■ **Set task**:
Every line of the material is to be repeated exactly as it stands.

■ **Data excerpt**:
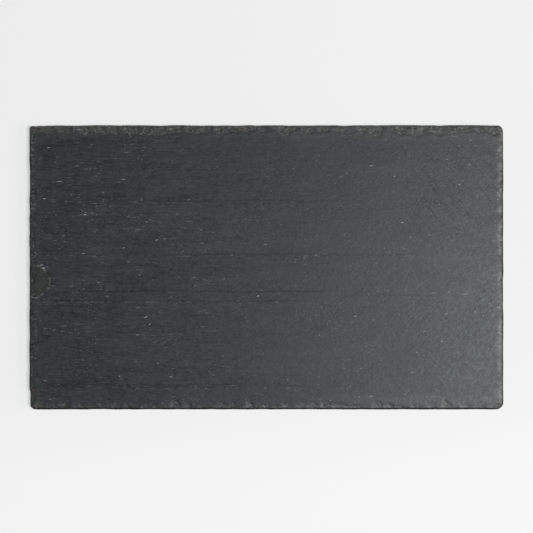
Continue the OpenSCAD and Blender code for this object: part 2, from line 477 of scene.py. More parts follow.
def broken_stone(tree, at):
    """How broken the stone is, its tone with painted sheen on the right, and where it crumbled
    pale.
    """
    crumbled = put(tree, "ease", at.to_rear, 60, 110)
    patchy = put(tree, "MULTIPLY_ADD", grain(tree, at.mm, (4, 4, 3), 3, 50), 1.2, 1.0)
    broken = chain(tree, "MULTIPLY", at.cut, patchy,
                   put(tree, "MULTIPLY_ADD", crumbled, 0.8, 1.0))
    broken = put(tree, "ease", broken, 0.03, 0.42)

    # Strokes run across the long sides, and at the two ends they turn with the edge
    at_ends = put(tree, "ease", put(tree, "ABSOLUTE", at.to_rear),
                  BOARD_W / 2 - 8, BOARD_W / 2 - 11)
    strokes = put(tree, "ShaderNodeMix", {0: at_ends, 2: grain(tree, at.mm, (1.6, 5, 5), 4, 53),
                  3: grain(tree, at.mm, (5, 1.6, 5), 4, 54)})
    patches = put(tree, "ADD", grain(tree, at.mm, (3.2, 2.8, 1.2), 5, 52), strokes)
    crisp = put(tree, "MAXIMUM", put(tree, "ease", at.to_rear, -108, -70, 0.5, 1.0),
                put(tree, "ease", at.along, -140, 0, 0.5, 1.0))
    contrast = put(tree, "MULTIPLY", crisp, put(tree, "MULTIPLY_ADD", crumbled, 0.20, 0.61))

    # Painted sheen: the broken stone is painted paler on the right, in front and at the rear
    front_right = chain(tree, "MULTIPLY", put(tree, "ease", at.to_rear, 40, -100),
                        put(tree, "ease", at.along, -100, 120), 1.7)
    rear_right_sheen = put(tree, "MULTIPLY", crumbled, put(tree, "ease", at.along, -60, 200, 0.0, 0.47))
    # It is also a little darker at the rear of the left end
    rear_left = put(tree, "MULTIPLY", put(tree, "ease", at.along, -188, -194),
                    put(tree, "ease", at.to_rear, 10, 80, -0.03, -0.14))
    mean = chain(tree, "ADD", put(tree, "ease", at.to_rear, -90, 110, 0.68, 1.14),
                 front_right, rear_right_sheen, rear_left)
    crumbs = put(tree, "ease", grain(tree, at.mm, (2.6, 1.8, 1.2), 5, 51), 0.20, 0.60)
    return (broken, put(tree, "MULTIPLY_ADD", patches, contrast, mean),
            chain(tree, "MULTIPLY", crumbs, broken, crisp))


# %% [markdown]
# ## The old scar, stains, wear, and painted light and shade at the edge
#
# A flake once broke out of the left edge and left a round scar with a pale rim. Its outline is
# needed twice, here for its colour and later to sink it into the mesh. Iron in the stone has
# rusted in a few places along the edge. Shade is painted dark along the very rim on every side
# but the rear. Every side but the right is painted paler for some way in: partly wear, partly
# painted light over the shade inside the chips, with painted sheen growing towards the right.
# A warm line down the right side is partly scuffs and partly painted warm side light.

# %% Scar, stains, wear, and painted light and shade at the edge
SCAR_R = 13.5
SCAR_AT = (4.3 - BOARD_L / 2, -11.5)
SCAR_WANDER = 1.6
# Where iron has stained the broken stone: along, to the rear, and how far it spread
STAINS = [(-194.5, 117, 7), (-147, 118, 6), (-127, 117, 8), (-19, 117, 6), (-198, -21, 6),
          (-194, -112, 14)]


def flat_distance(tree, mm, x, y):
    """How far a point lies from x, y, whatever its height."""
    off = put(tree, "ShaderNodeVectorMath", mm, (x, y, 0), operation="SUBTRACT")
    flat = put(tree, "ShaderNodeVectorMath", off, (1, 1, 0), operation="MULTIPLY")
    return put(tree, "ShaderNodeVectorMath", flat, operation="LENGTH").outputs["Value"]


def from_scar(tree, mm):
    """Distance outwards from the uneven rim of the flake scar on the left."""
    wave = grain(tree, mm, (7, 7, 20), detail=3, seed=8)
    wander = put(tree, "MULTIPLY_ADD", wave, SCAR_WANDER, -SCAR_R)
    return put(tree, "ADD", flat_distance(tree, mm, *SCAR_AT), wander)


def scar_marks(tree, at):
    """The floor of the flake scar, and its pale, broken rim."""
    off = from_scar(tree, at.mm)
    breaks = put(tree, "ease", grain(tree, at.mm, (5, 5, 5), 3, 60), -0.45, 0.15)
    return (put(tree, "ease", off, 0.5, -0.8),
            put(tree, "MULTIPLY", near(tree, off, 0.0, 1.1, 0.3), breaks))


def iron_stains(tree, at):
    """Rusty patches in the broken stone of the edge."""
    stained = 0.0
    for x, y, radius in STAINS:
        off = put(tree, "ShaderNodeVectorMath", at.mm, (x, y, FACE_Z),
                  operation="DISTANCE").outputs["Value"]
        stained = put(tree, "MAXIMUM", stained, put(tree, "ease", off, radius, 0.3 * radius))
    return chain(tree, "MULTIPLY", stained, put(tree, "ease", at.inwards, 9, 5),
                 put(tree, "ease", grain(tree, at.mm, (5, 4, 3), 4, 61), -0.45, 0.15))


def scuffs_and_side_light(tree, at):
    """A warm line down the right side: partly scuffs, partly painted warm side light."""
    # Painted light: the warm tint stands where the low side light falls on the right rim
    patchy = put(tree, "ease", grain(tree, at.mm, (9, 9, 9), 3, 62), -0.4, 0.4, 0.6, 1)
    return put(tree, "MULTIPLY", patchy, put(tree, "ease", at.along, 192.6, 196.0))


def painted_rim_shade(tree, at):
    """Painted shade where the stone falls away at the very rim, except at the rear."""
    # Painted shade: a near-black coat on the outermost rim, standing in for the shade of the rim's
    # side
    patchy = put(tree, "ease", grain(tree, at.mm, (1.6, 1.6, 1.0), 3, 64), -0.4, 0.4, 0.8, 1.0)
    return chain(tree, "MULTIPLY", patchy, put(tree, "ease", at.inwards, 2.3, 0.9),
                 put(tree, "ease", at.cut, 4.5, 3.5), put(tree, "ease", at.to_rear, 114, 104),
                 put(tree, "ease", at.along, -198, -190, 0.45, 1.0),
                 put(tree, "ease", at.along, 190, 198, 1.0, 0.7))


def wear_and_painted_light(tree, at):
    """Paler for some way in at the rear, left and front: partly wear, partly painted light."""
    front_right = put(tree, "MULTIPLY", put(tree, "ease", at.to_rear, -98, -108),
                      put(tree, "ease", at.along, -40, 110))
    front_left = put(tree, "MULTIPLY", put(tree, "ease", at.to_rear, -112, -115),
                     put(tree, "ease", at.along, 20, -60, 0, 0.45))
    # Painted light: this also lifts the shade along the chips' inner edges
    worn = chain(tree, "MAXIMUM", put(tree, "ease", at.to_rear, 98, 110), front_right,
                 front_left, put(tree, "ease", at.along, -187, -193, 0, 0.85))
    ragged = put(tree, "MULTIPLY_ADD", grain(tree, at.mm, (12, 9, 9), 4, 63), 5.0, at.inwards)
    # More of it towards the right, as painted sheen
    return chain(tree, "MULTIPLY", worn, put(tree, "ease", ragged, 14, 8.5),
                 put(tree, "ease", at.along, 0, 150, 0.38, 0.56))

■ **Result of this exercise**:
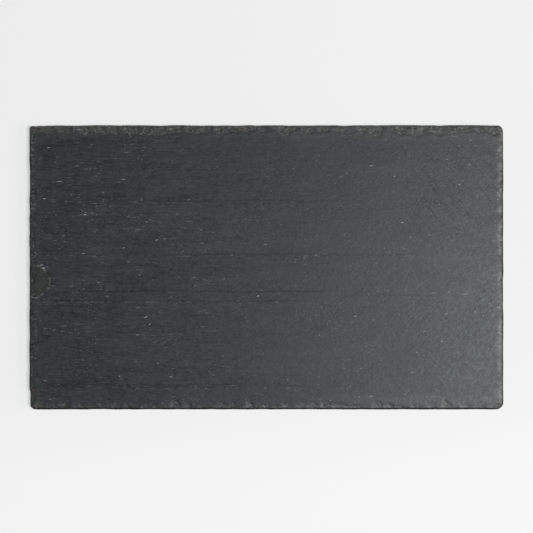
Continue the OpenSCAD and Blender code for this object: part 2, from line 477 of scene.py. More parts follow.
def broken_stone(tree, at):
    """How broken the stone is, its tone with painted sheen on the right, and where it crumbled
    pale.
    """
    crumbled = put(tree, "ease", at.to_rear, 60, 110)
    patchy = put(tree, "MULTIPLY_ADD", grain(tree, at.mm, (4, 4, 3), 3, 50), 1.2, 1.0)
    broken = chain(tree, "MULTIPLY", at.cut, patchy,
                   put(tree, "MULTIPLY_ADD", crumbled, 0.8, 1.0))
    broken = put(tree, "ease", broken, 0.03, 0.42)

    # Strokes run across the long sides, and at the two ends they turn with the edge
    at_ends = put(tree, "ease", put(tree, "ABSOLUTE", at.to_rear),
                  BOARD_W / 2 - 8, BOARD_W / 2 - 11)
    strokes = put(tree, "ShaderNodeMix", {0: at_ends, 2: grain(tree, at.mm, (1.6, 5, 5), 4, 53),
                  3: grain(tree, at.mm, (5, 1.6, 5), 4, 54)})
    patches = put(tree, "ADD", grain(tree, at.mm, (3.2, 2.8, 1.2), 5, 52), strokes)
    crisp = put(tree, "MAXIMUM", put(tree, "ease", at.to_rear, -108, -70, 0.5, 1.0),
                put(tree, "ease", at.along, -140, 0, 0.5, 1.0))
    contrast = put(tree, "MULTIPLY", crisp, put(tree, "MULTIPLY_ADD", crumbled, 0.20, 0.61))

    # Painted sheen: the broken stone is painted paler on the right, in front and at the rear
    front_right = chain(tree, "MULTIPLY", put(tree, "ease", at.to_rear, 40, -100),
                        put(tree, "ease", at.along, -100, 120), 1.7)
    rear_right_sheen = put(tree, "MULTIPLY", crumbled, put(tree, "ease", at.along, -60, 200, 0.0, 0.47))
    # It is also a little darker at the rear of the left end
    rear_left = put(tree, "MULTIPLY", put(tree, "ease", at.along, -188, -194),
                    put(tree, "ease", at.to_rear, 10, 80, -0.03, -0.14))
    mean = chain(tree, "ADD", put(tree, "ease", at.to_rear, -90, 110, 0.68, 1.14),
                 front_right, rear_right_sheen, rear_left)
    crumbs = put(tree, "ease", grain(tree, at.mm, (2.6, 1.8, 1.2), 5, 51), 0.20, 0.60)
    return (broken, put(tree, "MULTIPLY_ADD", patches, contrast, mean),
            chain(tree, "MULTIPLY", crumbs, broken, crisp))


# %% [markdown]
# ## The old scar, stains, wear, and painted light and shade at the edge
#
# A flake once broke out of the left edge and left a round scar with a pale rim. Its outline is
# needed twice, here for its colour and later to sink it into the mesh. Iron in the stone has
# rusted in a few places along the edge. Shade is painted dark along the very rim on every side
# but the rear. Every side but the right is painted paler for some way in: partly wear, partly
# painted light over the shade inside the chips, with painted sheen growing towards the right.
# A warm line down the right side is partly scuffs and partly painted warm side light.

# %% Scar, stains, wear, and painted light and shade at the edge
SCAR_R = 13.5
SCAR_AT = (4.3 - BOARD_L / 2, -11.5)
SCAR_WANDER = 1.6
# Where iron has stained the broken stone: along, to the rear, and how far it spread
STAINS = [(-194.5, 117, 7), (-147, 118, 6), (-127, 117, 8), (-19, 117, 6), (-198, -21, 6),
          (-194, -112, 14)]


def flat_distance(tree, mm, x, y):
    """How far a point lies from x, y, whatever its height."""
    off = put(tree, "ShaderNodeVectorMath", mm, (x, y, 0), operation="SUBTRACT")
    flat = put(tree, "ShaderNodeVectorMath", off, (1, 1, 0), operation="MULTIPLY")
    return put(tree, "ShaderNodeVectorMath", flat, operation="LENGTH").outputs["Value"]


def from_scar(tree, mm):
    """Distance outwards from the uneven rim of the flake scar on the left."""
    wave = grain(tree, mm, (7, 7, 20), detail=3, seed=8)
    wander = put(tree, "MULTIPLY_ADD", wave, SCAR_WANDER, -SCAR_R)
    return put(tree, "ADD", flat_distance(tree, mm, *SCAR_AT), wander)


def scar_marks(tree, at):
    """The floor of the flake scar, and its pale, broken rim."""
    off = from_scar(tree, at.mm)
    breaks = put(tree, "ease", grain(tree, at.mm, (5, 5, 5), 3, 60), -0.45, 0.15)
    return (put(tree, "ease", off, 0.5, -0.8),
            put(tree, "MULTIPLY", near(tree, off, 0.0, 1.1, 0.3), breaks))


def iron_stains(tree, at):
    """Rusty patches in the broken stone of the edge."""
    stained = 0.0
    for x, y, radius in STAINS:
        off = put(tree, "ShaderNodeVectorMath", at.mm, (x, y, FACE_Z),
                  operation="DISTANCE").outputs["Value"]
        stained = put(tree, "MAXIMUM", stained, put(tree, "ease", off, radius, 0.3 * radius))
    return chain(tree, "MULTIPLY", stained, put(tree, "ease", at.inwards, 9, 5),
                 put(tree, "ease", grain(tree, at.mm, (5, 4, 3), 4, 61), -0.45, 0.15))


def scuffs_and_side_light(tree, at):
    """A warm line down the right side: partly scuffs, partly painted warm side light."""
    # Painted light: the warm tint stands where the low side light falls on the right rim
    patchy = put(tree, "ease", grain(tree, at.mm, (9, 9, 9), 3, 62), -0.4, 0.4, 0.6, 1)
    return put(tree, "MULTIPLY", patchy, put(tree, "ease", at.along, 192.6, 196.0))


def painted_rim_shade(tree, at):
    """Painted shade where the stone falls away at the very rim, except at the rear."""
    # Painted shade: a near-black coat on the outermost rim, standing in for the shade of the rim's
    # side
    patchy = put(tree, "ease", grain(tree, at.mm, (1.6, 1.6, 1.0), 3, 64), -0.4, 0.4, 0.8, 1.0)
    return chain(tree, "MULTIPLY", patchy, put(tree, "ease", at.inwards, 2.3, 0.9),
                 put(tree, "ease", at.cut, 4.5, 3.5), put(tree, "ease", at.to_rear, 114, 104),
                 put(tree, "ease", at.along, -198, -190, 0.45, 1.0),
                 put(tree, "ease", at.along, 190, 198, 1.0, 0.7))


def wear_and_painted_light(tree, at):
    """Paler for some way in at the rear, left and front: partly wear, partly painted light."""
    front_right = put(tree, "MULTIPLY", put(tree, "ease", at.to_rear, -98, -108),
                      put(tree, "ease", at.along, -40, 110))
    front_left = put(tree, "MULTIPLY", put(tree, "ease", at.to_rear, -112, -115),
                     put(tree, "ease", at.along, 20, -60, 0, 0.45))
    # Painted light: this also lifts the shade along the chips' inner edges
    worn = chain(tree, "MAXIMUM", put(tree, "ease", at.to_rear, 98, 110), front_right,
                 front_left, put(tree, "ease", at.along, -187, -193, 0, 0.85))
    ragged = put(tree, "MULTIPLY_ADD", grain(tree, at.mm, (12, 9, 9), 4, 63), 5.0, at.inwards)
    # More of it towards the right, as painted sheen
    return chain(tree, "MULTIPLY", worn, put(tree, "ease", ragged, 14, 8.5),
                 put(tree, "ease", at.along, 0, 150, 0.38, 0.56))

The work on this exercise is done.